The sound is not great in a larger room, and we’ve learned the hard way that discussions held more than about 10 feet from the camera are impossible to make out afterwards. So now when we debrief on a new discovery in devising, we circle up with the computer sitting on the floor alongside us.

Okay, cool, but what are we actually doing?

Taking some feedback we received from our scratch performances, and our own feeling that we needed more narrative drive to sustain a full-length piece, Guleraana and I invented a framework for a story taking place in a far-right political dystopia, in which everyone Not From Here is being sent back where they came from.

(We came up with this before the Brexit vote, but of course, everything that’s happened since then has heavily informed our devising – and made the piece all that more urgent.)

In the first couple of sessions, we focused on character development within our new dystopia framework.
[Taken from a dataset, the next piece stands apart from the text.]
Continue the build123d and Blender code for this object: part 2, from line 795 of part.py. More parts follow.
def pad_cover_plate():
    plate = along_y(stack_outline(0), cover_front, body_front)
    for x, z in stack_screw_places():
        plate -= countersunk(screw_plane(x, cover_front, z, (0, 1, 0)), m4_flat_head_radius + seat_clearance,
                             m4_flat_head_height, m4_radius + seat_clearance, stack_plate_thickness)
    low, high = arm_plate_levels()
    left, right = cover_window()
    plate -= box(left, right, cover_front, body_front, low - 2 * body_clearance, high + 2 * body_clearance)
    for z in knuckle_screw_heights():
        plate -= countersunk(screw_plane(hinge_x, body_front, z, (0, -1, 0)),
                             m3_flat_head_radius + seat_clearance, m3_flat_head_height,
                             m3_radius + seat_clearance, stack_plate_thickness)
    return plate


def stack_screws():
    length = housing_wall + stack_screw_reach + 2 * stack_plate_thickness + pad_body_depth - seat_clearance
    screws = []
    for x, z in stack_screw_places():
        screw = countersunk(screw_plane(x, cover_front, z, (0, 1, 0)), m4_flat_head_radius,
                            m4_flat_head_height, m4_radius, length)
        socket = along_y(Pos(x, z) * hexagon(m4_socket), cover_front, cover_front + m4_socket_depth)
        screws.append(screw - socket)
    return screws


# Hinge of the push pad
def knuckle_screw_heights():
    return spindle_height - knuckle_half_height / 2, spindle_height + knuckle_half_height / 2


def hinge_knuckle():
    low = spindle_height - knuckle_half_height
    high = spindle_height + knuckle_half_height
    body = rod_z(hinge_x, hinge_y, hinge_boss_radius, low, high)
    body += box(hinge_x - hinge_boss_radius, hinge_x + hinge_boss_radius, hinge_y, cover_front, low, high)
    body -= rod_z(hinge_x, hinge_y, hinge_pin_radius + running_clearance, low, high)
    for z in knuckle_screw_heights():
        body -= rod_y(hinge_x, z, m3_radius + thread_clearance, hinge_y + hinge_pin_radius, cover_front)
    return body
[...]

One of my favourite exercises was “interviewing” the character about their backstory, attitudes to the others in the world of the play, and how they can contribute to The Resistance. We also got a lot of information out of a “Likert Scale” exercise – asking the actors to position themselves along a linear scale ranging from “strongly agree” to “strongly disagree” in response to various questions. It’s a great way to make some instinctive character decisions without too much thinking or talking – and a very helpful visual representation of which characters might be allies and which might have some conflict.

Our third session was the Monday after Brexit, so we used the weekend’s news and political punditry to stimulate some composition exercises and to generate our “Dystopia Timeline” – a silent brainstorm with blue tac and index cards, of all the events that might happen between the present day and our fictional (we hope!) dystopia.

In our fourth session, our multimedia consultant Ilayda Arden joined us to try out some different ways we could use projection to enhance the storytelling. Using her background in video game theatre with her company Block Stop, Ilayda ran us through some different ways for the characters to interact with a projected image. We’re still finding the “rules” of our performance – how will the dystopia feel, look, move? How does the verbatim material relate to the scripted material? What does it all sound like? Composer Yaiza Varona is working on some ideas for a “Nationless Anthem” – I can’t wait to hear what that’s going to be!

Over the next two weeks, we’ll have two more devising sessions. Number five will bring in sound designer Keri Chesser to help us find the best set-up for our verbatim audio playback, and explore the physicality of the dystopia with movement director Paula Paz. (I’m quite keen to develop a secret handshake for our Resistance characters.) And our sixth session will probably focus on trying out some new text from writer Guleraana Mir, in preparation for the scripting phase, taking place between the end of devising and our August rehearsals at Rich Mix.

I feel so lucky to be working with this brilliant team! Even in just 4 hours a week, we’re making huge leaps forward with the show and with the creation of a solid ensemble. We’re starting to speak the same language and get into the groove of working together – and yet because of our different backgrounds, the room is buzzing with impulses and approaches which unlock new and surprising ideas. This is why I come back to devising and collaboration again and again: two brains are always better than one. Or twelve brains, in this case.